Nguyen Thuan Hai, manager of the hotline, said that since the beginning of the year, the centre has received more than 2,000 calls from people seeking to learn more about the legal framework for protecting children or to report child sex abuse, exploitation or trafficking, or to discuss study stress, sadness or depression in family when the parents divorced.

In case of emergency, the information is classified and reported immediately to the local police and authorities for timely preventive measures, Hieu said.

For high-risk cases, operators will prepare documents and transfer them to the local relevant agencies for support, he said.

Children account for 70 per cent of the callers. Sixty-five per cent of them are from cities.

Calls related to physical abuse or hardship accounted over 53 per cent of the total, mental health problems accounted for nearly 32 per cent; reproductive health for 9.6 per cent. Three per cent of the calls were for other issues, Hieu said.

Though the hotline has connected some children with lifesaving resources, many cases have not been detected and handled quickly due to a lack of human resources, co-ordination between competent local agencies or families’ desire for privacy.
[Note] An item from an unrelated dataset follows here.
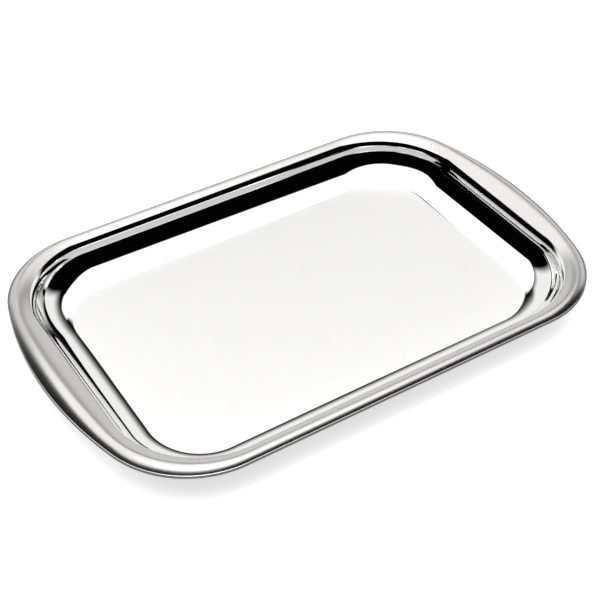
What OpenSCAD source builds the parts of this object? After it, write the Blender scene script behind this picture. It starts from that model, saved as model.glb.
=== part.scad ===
// Serving tray in stainless steel, in millimetres.
// A pressed pan with a polished wall, a satin domed cap round its border,
// and a ring that closes the hollow rim underneath and hems its outer edge.
// Origin: centre of the pan's underside. +X along the length, +Z up.

/* [Well] */
// Length of the well between the seams of the rim, along X
well_length = 353; // [320:1:358]
// Width of the well between the seams of the rim, along Y
well_width = 241; // [220:1:244]
// Radius of the well's corners at the seam, seen from above
well_corner = 64; // [50:1:66]
// Depth from the seam down to the top of the floor
well_depth = 25.5; // [23.5:0.5:30]
// Angle of the upright band of the wall from the horizontal, in degrees
wall_angle = 86; // [80:1:88]
// Radius of the cove from the floor up to the heel of the wall
cove_radius = 26.5; // [20:0.5:30]
// Slope at the top of the cove, where the heel starts, in degrees
cove_angle = 68; // [60:1:72]
// Radius of the heel between the cove and the upright band
heel_radius = 4; // [2:0.5:6]
// Radius of the roll at the top of the wall
roll_radius = 7.5; // [5:0.5:10]
// Slope at the top of the roll, where the wall meets the rim, in degrees
brow_slope = 38; // [32:1:45]

/* [Rim] */
// Overall length, along X
overall_length = 400; // [398:1:430]
// Overall width, along Y
overall_width = 262; // [260:1:290]
// Radius of the bulged ends, seen from above
end_radius = 287; // [260:1:400]
// Radius of the outer corners, seen from above
outer_corner = 70; // [60:1:75]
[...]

But since the Child Law came into effect on June 1, hotline staff hoped the new regulations would comprehensively improve the enforcement of children’s rights, said Dang Hoa Nam, head of the Child Care and Protection Department.

The Child Law was built to provide a legal foundation for children’s rights in Việt Nam and to ensure the enforcement of children’s rights in accordance with the spirit of the United Nations Convention on the Rights of Children.

It has also created a firm legal foundation to improve the efficiency of preventing, controlling, detecting and handling child abuse.

The law provides regulations ensuring various children’s entitlements, such as the right to privacy, the right to live with parents, the right to be adopted and the right to be protected from abuse, including violence, sexual harassment, labour exploitation, abandonment and kidnapping.

Localities must assign staff to receive and handle information about children, Nam said.

And to make it easy to remember and respond in case of an emergency, a new helpline, 111, has been set up and is expected to become operational in December.

The current 18001567 line will still be maintained, running parallel with 111, alongside other emergency numbers, such as 113, 114 and 115. The current hotline staff will carry on their work at the new number.

"In the short term, we cannot give up the old number, but we will stop their transmission to focus on 111," Hieu said, adding that the function of 111 is similar to the number 18001567.

There will be three consulting centres in the cities of Ha Noi and Da Nang, and An Giang Province when the hotline comes into operation.

The Ha Noi call centre connects and handles consultations for 28 provinces and cities in the north, while Da Nang handles calls from 16 provinces in the central and the Central Highlands, and An Giang serves 19 provinces and cities in the southeast.

Hieu said not many people knew about the line 18001567 due to the long number and lack of effort to publicise it. Putting the phone number on book covers, notebooks, pens or dairy products would also help make the hotline known, Hieu said.